The railway currently has capacity for one million passengers and five million tons of cargo per year, but aims to up its cargo capacity three-fold once a parallel track is constructed.
5. Hong Kong
For years, Hong Kong has served as the gateway between China and the rest of the world, and is poised to entrench this position with the BRI.
Not only does the city provide China’s trans-continental ambitions with financial services and a vital economic base, it is also a vital transport hub for cargo coming in and out of mainland China.
The significance of the Hong Kong International Airport as an air cargo hub along the BRI has been well-documented. Ken Lee, CEO of DHL Express Asia Pacific, even dubbed it “the international gateway of anything out of China that ships to the rest of the world”.
Hong Kong has air services agreements with 42 BRI countries, which further bolsters its airport’s unique geographic position, being within a five-hour flight of half of the world’s population. It also houses DHL’s Central Asia Hub, which sends out 23 dedicated aircraft and cargo on 800 commercial flights daily.

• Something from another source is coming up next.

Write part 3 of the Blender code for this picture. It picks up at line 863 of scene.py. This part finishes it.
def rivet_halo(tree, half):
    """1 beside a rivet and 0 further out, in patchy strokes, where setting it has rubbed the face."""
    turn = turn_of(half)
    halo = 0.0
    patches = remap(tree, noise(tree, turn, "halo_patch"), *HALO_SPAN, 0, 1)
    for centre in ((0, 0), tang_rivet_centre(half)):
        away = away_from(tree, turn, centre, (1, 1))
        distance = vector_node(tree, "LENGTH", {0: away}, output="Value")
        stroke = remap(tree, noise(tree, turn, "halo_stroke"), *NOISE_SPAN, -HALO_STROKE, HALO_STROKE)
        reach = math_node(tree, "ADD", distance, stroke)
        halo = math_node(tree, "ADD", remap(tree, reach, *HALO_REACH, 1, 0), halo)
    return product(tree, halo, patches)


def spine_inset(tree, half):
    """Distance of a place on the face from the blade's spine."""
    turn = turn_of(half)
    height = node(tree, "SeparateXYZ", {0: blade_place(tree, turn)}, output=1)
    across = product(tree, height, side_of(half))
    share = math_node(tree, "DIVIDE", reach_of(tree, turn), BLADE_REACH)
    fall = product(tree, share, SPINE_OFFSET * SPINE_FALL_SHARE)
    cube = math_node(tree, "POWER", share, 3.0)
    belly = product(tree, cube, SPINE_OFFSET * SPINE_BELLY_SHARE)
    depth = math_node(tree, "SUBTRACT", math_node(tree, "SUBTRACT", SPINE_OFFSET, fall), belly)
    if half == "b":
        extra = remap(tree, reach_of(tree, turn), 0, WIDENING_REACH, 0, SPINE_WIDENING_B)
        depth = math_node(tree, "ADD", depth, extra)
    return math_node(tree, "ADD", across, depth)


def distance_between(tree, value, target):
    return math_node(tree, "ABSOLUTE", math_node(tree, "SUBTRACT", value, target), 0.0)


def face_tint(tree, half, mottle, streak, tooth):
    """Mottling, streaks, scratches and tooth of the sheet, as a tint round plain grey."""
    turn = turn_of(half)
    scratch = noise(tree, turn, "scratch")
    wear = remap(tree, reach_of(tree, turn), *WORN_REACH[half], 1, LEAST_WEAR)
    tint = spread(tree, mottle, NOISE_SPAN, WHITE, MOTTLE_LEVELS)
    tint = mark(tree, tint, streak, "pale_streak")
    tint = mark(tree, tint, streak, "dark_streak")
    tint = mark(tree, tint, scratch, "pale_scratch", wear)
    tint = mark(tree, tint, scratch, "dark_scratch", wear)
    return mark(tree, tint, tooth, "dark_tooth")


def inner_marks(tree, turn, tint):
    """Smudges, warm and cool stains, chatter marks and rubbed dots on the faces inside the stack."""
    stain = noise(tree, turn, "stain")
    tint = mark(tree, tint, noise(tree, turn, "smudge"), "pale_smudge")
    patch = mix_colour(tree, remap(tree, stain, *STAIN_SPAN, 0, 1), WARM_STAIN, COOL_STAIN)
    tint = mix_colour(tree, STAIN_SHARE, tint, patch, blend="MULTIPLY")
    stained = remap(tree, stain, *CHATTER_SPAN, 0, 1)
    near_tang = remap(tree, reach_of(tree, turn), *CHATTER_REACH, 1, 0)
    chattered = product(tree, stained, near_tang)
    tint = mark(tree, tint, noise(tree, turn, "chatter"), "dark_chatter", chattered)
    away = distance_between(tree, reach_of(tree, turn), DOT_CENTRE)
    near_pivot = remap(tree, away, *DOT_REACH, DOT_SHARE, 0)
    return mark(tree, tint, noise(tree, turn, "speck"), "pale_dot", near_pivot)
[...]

Over 4.5 million tons of cargo are flown out of Hong Kong annually — a number expected to double once the third runway is completed.
Hong Kong’s seaport also marks a significant node along China’s 21st Century Maritime Silk Road, the maritime component of the BRI. Connected to 470 destinations around the world, the port handles around 20 million TEUs per year, making it one of the busiest in the world.

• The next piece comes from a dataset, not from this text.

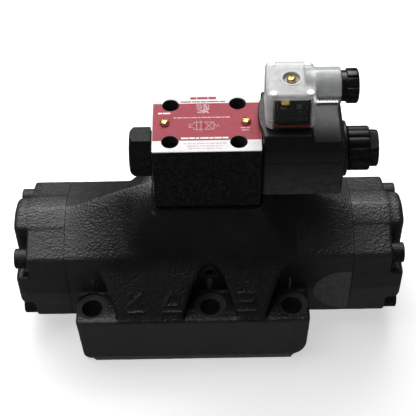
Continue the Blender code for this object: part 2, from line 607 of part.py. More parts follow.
def make_solenoid(steel, plastic, copper, rubber, metal_dark, pin_mat):
    axis = (0, 0, PILOT_Z)
    tube_profile = [(24.3, 2.0), (24.3, 10.6), (33.8, 10.6), (33.8, 14.3), (35.9, 14.3), (35.9, 10.9),
                    (81.4, 10.9), (81.4, 8.0), (97.3, 8.0), (98.1, 7.2), (98.1, 2.0), (80.6, 2.0),
                    (80.6, 8.3), (52.0, 8.3), (52.0, 2.0)]
    finish(turned(tube_profile, "X", axis, 16), "guide_tube", metal_dark, (24.3, 0, PILOT_Z))
    finish(tube("X", axis, 32.7, 33.5, 13.6, 11.3, 18), "tube_seal", rubber, (32.7, 0, PILOT_Z))
    finish(rod("X", axis, 56.2, 80.3, 7.8, 16), "armature", steel, (80.3, 0, PILOT_Z))
    finish(rod("X", axis, 24.3, 55.9, 1.6, 10), "push_pin", steel, (55.9, 0, PILOT_Z))
    finish(rod("X", axis, 80.6, 103.1, 1.6, 10), "manual_pin", pin_mat, (103.1, 0, PILOT_Z))
    finish(tube("X", axis, 36.5, 38.8, 16.5, 11.4, 18), "yoke_plate", metal_dark, (36.5, 0, PILOT_Z))
    finish(tube("X", axis, 39.1, 76.6, 16.4, 11.5, 18), "coil_winding", copper, (39.1, 0, PILOT_Z))
    make_coil_housing(plastic)
    finish(tube("X", axis, 82.3, 84.4, 17.0, 8.4, 24, 0.5), "coil_collar", plastic, (82.3, 0, PILOT_Z))
    make_lock_nut(plastic)


def make_connector_housing(mat):
    x0, x1 = PLUG_X
    z0, z1 = PLUG_Z
    gy, gz = GLAND
    body = rounded_box(x0, x1, -PLUG_Y, PLUG_Y, z0, z1, 3.0, 1.2)
    add(body, rod("X", (0, gy, gz), x1 - 6.0, *NECK, 22))
    cut(body, box(x0 + 2.0, x1 - 2.2, -PLUG_Y + 2.0, PLUG_Y - 2.0, z0 - 5, z1 - 2.2))
    cut(body, drill("X", (0, gy, gz), ((58.0, 64.2, 5.6), (64.2, 90.0, 8.0)), 18))
    add(body, rod("Z", (*PLUG_C, 0), z1 - 2.9, z1 - 1.0, 6.6, 16))
    for side in (-1, 1):         # corner posts of the side away from the gland
        y0, y1 = sorted((side * 11.2, side * (PLUG_Y - 1.0)))
        add(body, box(x0 + 1.0, x0 + 4.6, y0, y1, z0 + 1.0, z1 - 1.0))
    cut(body, drill("Z", (*PLUG_C, 0), ((180.0, PLUG_RECESS, 1.8), (PLUG_RECESS, 200.0, 5.0)), 14))
    return finish(body, "connector_housing", mat, (*PLUG_C, z0), 32)


def make_pin_carrier(mat):
    """Insulating plate with the four flat contact blades standing on it."""
    cx, cy = PLUG_C
    plate = box(cx - 10.0, cx + 10.0, -9.6, 9.6, 163.3, 167.7)
    for dx, dy in ((-6.5, 0), (6.5, 0)):
        add(plate, box(cx + dx - 0.5, cx + dx + 0.5, -3.1, 3.1, 166.0, 177.0))
    for dy in (-7.5, 7.5):
        add(plate, box(cx - 3.1, cx + 3.1, dy - 0.5, dy + 0.5, 166.0, 177.0))
    cut(plate, rod("Z", (cx, cy, 0), 160.0, 170.0, 1.8, 12))
    return finish(plate, "pin_carrier", mat, (cx, cy, 163.3))


def lamp_notch():
    x, y, z = LAMP
    return box(x - 2.7, x + 2.7, -20.0, y + 2.6, z - GAP, 200.0)


def make_terminal_block(mat):
    cx, cy = PLUG_C
    block = box(40.0, 60.2, -12.2, 12.2, 170.2, BLOCK_TOP)
    for dx in (-6.5, 6.5):
        cut(block, box(cx + dx - 0.9, cx + dx + 0.9, -3.6, 3.6, 169.0, 178.0))
    for dy in (-7.5, 7.5):
        cut(block, box(cx - 3.6, cx + 3.6, dy - 0.9, dy + 0.9, 169.0, 178.0))
    cut(block, rod("Z", (cx, cy, 0), 160.0, 195.0, 1.9, 12), lamp_notch())
    return finish(block, "terminal_block", mat, (cx, cy, 170.2))


def make_connector(clear, black, board_mat, lamp, red_rubber, brass, rubber, carrier_mat):
    cx, cy = PLUG_C
    gy, gz = GLAND
    gasket = rounded_box(34.5, 64.0, -15.6, 15.6, TURRET_TOP + GAP, 169.7, 2.5, 0.0, 2)
    cut(gasket, box(38.4, 60.2, -11.0, 11.0, 160.0, 175.0))
    finish(gasket, "connector_gasket", red_rubber, (cx, cy, TURRET_TOP + GAP))
    make_pin_carrier(carrier_mat)
    make_terminal_block(black)
    z = BLOCK_TOP + GAP
    board = box(41.2, 59.6, -12.6, 12.6, z, z + 1.6)
    cut(board, rod("Z", (cx, cy, 0), 180.0, 195.0, 2.4, 12), lamp_notch())
    finish(board, "circuit_board", board_mat, (cx, cy, z))
    z = LAMP[2]
    dome = [(z, 0), (z, 2.35), (z + 0.7, 2.35), (z + 0.7, 2.1), (z + 4.0, 2.1)]
    dome += [(z + 4.0 + 2.1 * math.sin(math.radians(a)), 2.1 * math.cos(math.radians(a))) for a in (30, 60)]
    dome += [(z + 6.1, 0)]
    finish(turned(dome, "Z", (*LAMP[:2], 0), 12), "lamp", lamp, LAMP)
    make_connector_housing(clear)
    z = PLUG_RECESS + GAP
    screw = turned([(159.4, 0), (159.4, 1.4), (z, 1.4), (z, 2.9), (z + 1.7, 2.8), (z + 2.4, 2.0),
                    (z + 2.7, 0)], "Z", (cx, cy, 0), 12)
    finish(screw, "connector_screw", brass, (cx, cy, z))
    collar = NECK[0] + GAP
    nut = turned([(69.9, 4.3), (69.9, 7.6), (collar, 7.6), (collar, 9.0), (81.0, 9.0), (81.0, 10.2),
                  (87.0, 10.2), (88.0, 9.2), (88.0, 4.3)], "X", (0, gy, gz), 18)
    finish(nut, "gland_nut", black, (collar, gy, gz))
    grommet = turned([(64.5, 4.2), (64.5, 7.0), (65.2, 7.6), (69.6, 7.6), (69.6, 4.2)], "X", (0, gy, gz), 16)
    finish(grommet, "cable_grommet", rubber, (64.5, gy, gz))


def main():
    clear_scene()
    paint = material("black_paint", (0.022, 0.022, 0.024), 0.42, 0.0)
    satin = material("pilot_black", (0.012, 0.012, 0.013), 0.40, 0.0)
    dark_steel = material("blackened_steel", (0.03, 0.03, 0.032), 0.38, 0.85)
    steel = material("ground_steel", (0.62, 0.62, 0.63), 0.22, 1.0)
    spring_steel = material("spring_steel", (0.35, 0.34, 0.33), 0.35, 1.0)
    rubber = material("black_rubber", (0.015, 0.015, 0.015), 0.75, 0.0)
    plate = material("nameplate_red", (0.50, 0.055, 0.085), 0.35, 0.0)
    brass = material("brass", (0.75, 0.58, 0.28), 0.25, 1.0)
    plug_mat = material("plug_black", (0.018, 0.018, 0.019), 0.35, 0.6)
    plastic = material("coil_plastic", (0.02, 0.02, 0.021), 0.45, 0.0)
    copper = material("copper_wire", (0.70, 0.32, 0.16), 0.35, 1.0)
    pin_mat = material("pin_steel", (0.60, 0.60, 0.60), 0.25, 1.0)
    clear = material("clear_plastic", (0.86, 0.87, 0.86), 0.10, 0.0)
    black = material("gloss_black_plastic", (0.012, 0.012, 0.012), 0.28, 0.0)
    board_mat = material("board_brown", (0.24, 0.13, 0.06), 0.5, 0.0)
    lamp = material("amber_lamp", (0.80, 0.42, 0.08), 0.2, 0.0)
    red_rubber = material("red_rubber", (0.45, 0.05, 0.03), 0.6, 0.0)
    carrier_mat = material("carrier_plastic", (0.05, 0.05, 0.05), 0.5, 0.0)
    make_main_stage(paint, steel, spring_steel, rubber, dark_steel)
    make_pilot_stage(satin, plate, brass, dark_steel, rubber, steel, spring_steel, plug_mat)
    make_solenoid(steel, plastic, copper, rubber, dark_steel, pin_mat)
    make_connector(clear, black, board_mat, lamp, red_rubber, brass, rubber, carrier_mat)


main()
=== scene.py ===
"""Looks of a two-stage solenoid directional valve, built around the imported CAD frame.

The castings are meshed from distance fields, so that their edges and corners run into each other with the
fillets of a real casting, and are then machined: flat faces, bores and seats are cut crisply into them.
The other pieces are turned, extruded or moulded.  Lengths are in millimetres until a mesh is made.
"""
import itertools
import math

import bmesh
import bpy
import numpy as np
from mathutils import Matrix, Vector, noise


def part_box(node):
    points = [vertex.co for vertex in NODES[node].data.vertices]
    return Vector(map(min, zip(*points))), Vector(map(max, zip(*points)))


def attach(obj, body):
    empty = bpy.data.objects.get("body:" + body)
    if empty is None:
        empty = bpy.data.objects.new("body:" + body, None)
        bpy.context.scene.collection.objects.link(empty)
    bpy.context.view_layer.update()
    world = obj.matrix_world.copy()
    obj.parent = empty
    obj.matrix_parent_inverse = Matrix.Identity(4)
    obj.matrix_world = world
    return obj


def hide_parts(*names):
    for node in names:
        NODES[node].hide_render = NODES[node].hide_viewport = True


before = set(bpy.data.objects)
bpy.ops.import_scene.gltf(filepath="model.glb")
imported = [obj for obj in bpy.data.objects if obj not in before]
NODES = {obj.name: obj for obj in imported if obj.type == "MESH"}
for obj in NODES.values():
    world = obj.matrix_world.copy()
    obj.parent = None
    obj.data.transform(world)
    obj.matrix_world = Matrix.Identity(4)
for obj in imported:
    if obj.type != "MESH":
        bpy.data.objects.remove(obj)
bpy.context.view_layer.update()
MM = 0.001


def span(node):
    """Lowest and highest corner of a CAD node at rest, in mm."""
    low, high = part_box(node)
    return low / MM, high / MM


# ---------------------------------------------------------------- driving dimensions, from the frame

BODY_LOW, BODY_HIGH = span("main_body")
CAP_LOW, CAP_HIGH = span("right_end_cap")
PILOT_LOW, PILOT_HIGH = span("pilot_body")
PLATE_LOW, PLATE_HIGH = span("nameplate")
COIL_LOW, COIL_HIGH = span("coil_housing")
PLUG_LOW, PLUG_HIGH = span("connector_housing")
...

The newly-opened Hong Kong-Zhuhai-Macau Bridge is set to boost Hong Kong’s role as a road transport hub. Trucks are now able to carry goods directly to and from the ports of Hong Kong to manufacturers and customers in Mainland China in 45 minutes to an hour, shaving nearly three hours off the trip.
By 2050, the countries of the BRI will likely account for 80 percent of the world’s GDP growth, as part of an economic upswing that will come with the new paradigm of connectivity.